Material provided
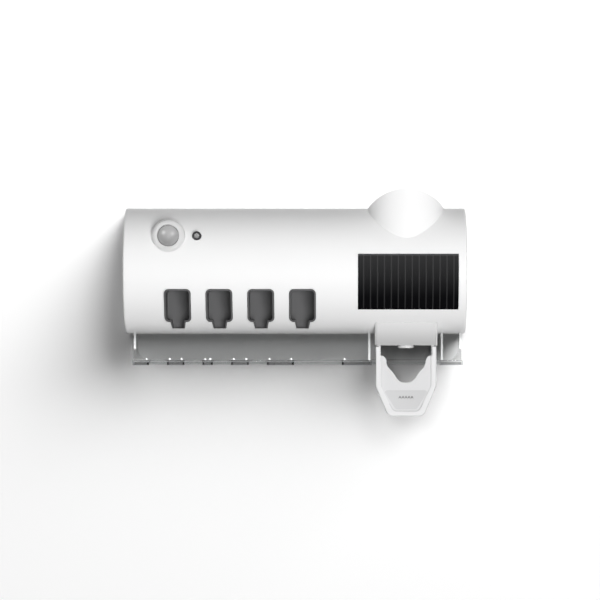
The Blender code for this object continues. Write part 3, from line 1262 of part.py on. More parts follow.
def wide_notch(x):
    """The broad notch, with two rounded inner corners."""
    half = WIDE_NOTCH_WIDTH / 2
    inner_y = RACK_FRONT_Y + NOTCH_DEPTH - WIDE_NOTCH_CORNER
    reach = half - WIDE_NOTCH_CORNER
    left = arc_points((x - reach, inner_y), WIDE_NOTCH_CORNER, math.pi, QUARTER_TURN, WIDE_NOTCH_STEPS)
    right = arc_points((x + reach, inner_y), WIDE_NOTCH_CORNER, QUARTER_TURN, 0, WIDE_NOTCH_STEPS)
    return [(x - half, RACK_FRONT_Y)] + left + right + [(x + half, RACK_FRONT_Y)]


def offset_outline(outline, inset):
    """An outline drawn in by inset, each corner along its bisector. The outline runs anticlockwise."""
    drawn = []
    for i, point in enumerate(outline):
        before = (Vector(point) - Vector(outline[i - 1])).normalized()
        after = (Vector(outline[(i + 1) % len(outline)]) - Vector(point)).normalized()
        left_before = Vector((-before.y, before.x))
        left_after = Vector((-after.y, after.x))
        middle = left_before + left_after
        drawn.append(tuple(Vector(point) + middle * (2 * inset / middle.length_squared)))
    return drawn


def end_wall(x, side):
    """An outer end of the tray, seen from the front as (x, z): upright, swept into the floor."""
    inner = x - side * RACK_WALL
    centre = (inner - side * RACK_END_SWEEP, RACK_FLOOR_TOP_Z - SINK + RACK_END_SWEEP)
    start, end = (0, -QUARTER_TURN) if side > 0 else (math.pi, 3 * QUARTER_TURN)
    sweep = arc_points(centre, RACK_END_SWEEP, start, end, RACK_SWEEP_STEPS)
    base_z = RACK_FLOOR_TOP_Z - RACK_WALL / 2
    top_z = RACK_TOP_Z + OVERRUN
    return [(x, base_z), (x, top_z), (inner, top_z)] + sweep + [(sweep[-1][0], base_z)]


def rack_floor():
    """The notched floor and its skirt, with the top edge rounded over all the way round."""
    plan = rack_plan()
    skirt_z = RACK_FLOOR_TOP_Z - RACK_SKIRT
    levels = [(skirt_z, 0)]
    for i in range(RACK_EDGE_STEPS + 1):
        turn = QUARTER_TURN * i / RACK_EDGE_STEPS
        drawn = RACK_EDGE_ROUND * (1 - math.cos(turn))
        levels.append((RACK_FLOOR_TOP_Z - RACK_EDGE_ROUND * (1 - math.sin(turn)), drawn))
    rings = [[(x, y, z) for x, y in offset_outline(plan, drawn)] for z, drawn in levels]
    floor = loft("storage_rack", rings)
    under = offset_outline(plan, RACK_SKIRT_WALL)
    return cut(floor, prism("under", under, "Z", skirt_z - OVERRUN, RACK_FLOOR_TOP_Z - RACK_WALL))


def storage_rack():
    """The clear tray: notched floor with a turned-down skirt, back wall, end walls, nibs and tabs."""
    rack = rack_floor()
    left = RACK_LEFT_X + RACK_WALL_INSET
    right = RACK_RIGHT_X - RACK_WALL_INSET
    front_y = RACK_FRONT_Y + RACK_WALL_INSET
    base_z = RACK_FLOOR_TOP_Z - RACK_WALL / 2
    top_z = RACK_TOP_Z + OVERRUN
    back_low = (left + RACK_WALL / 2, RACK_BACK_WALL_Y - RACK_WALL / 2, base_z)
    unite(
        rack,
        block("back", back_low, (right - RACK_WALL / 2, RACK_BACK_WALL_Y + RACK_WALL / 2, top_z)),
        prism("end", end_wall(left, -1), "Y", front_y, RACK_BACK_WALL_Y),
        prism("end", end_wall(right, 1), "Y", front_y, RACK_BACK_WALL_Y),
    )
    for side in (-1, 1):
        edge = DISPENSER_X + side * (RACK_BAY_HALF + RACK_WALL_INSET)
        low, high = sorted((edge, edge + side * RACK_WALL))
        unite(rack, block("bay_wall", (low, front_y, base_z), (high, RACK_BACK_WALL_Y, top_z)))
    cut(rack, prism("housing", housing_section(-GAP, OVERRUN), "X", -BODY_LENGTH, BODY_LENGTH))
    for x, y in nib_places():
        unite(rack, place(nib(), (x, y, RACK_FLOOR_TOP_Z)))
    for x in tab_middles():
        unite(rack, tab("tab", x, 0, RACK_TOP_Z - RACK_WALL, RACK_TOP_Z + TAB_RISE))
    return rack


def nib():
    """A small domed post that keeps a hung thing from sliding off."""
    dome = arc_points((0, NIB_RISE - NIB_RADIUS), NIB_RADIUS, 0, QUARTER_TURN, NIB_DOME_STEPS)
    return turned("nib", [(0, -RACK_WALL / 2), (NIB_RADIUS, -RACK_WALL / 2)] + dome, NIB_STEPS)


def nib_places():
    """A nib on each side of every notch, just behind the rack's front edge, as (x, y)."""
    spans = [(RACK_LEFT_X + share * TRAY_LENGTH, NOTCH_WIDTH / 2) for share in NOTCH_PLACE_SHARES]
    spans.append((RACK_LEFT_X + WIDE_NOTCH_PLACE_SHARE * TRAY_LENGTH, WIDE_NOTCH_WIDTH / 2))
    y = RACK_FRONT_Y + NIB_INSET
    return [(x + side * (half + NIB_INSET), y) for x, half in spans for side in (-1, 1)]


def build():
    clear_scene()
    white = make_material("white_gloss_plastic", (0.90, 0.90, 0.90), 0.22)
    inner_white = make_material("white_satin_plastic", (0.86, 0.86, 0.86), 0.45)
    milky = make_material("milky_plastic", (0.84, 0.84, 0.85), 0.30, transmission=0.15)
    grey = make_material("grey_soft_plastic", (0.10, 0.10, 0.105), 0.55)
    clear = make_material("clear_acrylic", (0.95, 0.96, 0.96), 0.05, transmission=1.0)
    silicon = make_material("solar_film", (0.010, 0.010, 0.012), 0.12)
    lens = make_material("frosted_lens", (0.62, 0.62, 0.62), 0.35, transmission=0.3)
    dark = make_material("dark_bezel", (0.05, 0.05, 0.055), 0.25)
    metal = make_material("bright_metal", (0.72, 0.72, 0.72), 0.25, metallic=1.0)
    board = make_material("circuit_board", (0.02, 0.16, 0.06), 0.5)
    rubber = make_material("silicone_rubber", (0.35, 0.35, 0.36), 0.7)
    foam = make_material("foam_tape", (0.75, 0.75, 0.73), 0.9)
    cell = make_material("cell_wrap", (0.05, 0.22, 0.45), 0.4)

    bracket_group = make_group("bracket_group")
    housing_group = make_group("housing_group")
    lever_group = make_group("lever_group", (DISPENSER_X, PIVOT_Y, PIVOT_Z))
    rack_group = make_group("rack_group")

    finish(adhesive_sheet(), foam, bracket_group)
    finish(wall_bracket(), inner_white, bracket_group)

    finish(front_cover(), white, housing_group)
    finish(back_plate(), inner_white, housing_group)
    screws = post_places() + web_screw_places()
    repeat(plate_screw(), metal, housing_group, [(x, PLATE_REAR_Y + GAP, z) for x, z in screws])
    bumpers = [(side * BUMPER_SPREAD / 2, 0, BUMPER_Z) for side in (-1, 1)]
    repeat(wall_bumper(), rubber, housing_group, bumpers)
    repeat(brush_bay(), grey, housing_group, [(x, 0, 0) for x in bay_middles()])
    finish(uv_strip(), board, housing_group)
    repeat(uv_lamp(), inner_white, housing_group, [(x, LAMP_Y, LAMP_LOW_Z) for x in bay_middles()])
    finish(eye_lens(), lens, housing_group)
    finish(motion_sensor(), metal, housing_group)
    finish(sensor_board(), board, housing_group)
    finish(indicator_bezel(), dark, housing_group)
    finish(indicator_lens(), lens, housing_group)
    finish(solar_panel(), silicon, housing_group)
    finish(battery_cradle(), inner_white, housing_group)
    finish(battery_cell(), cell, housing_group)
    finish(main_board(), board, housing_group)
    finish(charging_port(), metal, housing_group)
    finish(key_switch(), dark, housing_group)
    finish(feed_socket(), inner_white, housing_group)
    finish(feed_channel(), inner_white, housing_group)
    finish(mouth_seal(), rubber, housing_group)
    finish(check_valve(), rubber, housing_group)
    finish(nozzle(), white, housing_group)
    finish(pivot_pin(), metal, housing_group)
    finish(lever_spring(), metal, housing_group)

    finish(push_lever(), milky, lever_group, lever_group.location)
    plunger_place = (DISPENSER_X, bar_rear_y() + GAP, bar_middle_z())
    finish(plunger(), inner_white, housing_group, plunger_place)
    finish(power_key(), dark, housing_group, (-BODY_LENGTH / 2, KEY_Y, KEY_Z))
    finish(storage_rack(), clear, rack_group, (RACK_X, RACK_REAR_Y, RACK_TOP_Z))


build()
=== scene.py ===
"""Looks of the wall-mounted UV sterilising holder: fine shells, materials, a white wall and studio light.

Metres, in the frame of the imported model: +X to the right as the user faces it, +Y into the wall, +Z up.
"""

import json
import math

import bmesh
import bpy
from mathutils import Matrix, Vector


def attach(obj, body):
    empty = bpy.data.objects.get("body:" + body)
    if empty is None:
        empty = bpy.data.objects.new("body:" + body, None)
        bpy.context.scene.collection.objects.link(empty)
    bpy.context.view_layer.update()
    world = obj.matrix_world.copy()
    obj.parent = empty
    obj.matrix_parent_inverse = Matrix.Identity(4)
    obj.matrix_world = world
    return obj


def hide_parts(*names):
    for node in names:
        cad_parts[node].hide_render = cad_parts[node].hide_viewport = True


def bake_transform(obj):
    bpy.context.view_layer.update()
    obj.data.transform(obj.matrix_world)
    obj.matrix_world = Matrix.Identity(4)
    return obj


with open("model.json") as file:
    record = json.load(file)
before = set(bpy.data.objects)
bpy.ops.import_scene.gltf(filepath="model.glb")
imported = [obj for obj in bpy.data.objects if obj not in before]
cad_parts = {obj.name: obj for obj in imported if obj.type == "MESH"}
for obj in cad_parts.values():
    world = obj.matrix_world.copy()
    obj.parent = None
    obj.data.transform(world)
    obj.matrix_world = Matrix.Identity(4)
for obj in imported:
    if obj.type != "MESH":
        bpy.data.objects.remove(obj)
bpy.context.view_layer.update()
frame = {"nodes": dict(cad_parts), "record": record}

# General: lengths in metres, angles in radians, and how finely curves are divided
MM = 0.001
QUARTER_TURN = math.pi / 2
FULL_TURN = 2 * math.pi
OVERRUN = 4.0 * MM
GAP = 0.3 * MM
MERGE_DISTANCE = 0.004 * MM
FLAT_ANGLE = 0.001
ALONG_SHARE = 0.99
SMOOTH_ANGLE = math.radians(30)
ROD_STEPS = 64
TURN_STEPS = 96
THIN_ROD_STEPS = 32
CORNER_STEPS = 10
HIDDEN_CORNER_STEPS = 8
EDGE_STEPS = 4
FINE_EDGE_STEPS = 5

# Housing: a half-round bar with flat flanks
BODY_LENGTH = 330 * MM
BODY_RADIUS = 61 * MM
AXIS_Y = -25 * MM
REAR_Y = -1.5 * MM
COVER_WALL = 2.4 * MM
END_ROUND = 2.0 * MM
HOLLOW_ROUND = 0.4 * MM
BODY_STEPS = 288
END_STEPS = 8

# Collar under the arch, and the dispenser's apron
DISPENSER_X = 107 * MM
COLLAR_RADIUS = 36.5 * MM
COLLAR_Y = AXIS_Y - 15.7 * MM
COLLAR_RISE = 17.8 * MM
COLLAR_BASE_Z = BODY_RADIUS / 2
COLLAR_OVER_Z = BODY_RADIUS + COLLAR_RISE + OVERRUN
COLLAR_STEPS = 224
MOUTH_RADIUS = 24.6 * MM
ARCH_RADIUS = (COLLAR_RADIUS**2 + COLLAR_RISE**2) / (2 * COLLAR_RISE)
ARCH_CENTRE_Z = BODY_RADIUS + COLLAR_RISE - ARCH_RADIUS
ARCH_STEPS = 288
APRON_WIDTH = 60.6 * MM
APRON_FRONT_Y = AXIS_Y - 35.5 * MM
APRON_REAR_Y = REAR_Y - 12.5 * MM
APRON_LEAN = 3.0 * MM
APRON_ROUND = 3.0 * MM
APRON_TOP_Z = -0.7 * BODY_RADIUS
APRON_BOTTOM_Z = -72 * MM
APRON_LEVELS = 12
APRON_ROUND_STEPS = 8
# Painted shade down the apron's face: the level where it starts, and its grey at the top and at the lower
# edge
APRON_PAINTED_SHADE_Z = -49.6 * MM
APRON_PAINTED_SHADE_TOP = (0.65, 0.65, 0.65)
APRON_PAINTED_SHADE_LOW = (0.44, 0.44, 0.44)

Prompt
In this exercise, copy only the lines from the opening line of the material through the line where "return [(x - half, RACK_FRONT_Y)]" appears.

Response to the exercise
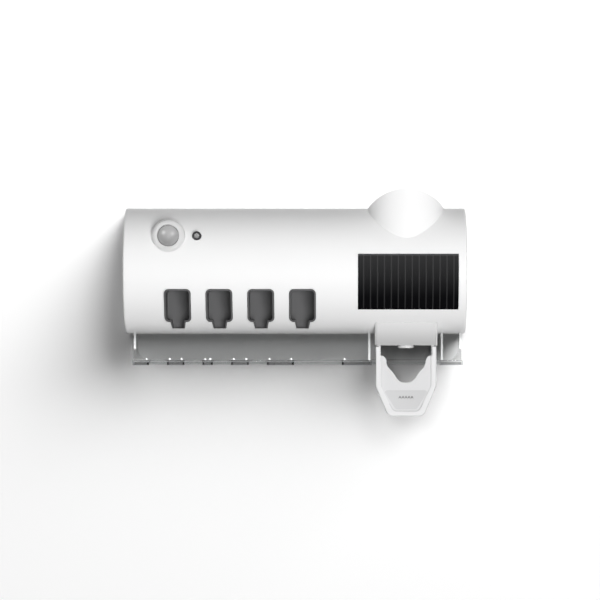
The Blender code for this object continues. Write part 3, from line 1262 of part.py on. More parts follow.
def wide_notch(x):
    """The broad notch, with two rounded inner corners."""
    half = WIDE_NOTCH_WIDTH / 2
    inner_y = RACK_FRONT_Y + NOTCH_DEPTH - WIDE_NOTCH_CORNER
    reach = half - WIDE_NOTCH_CORNER
    left = arc_points((x - reach, inner_y), WIDE_NOTCH_CORNER, math.pi, QUARTER_TURN, WIDE_NOTCH_STEPS)
    right = arc_points((x + reach, inner_y), WIDE_NOTCH_CORNER, QUARTER_TURN, 0, WIDE_NOTCH_STEPS)
    return [(x - half, RACK_FRONT_Y)] + left + right + [(x + half, RACK_FRONT_Y)]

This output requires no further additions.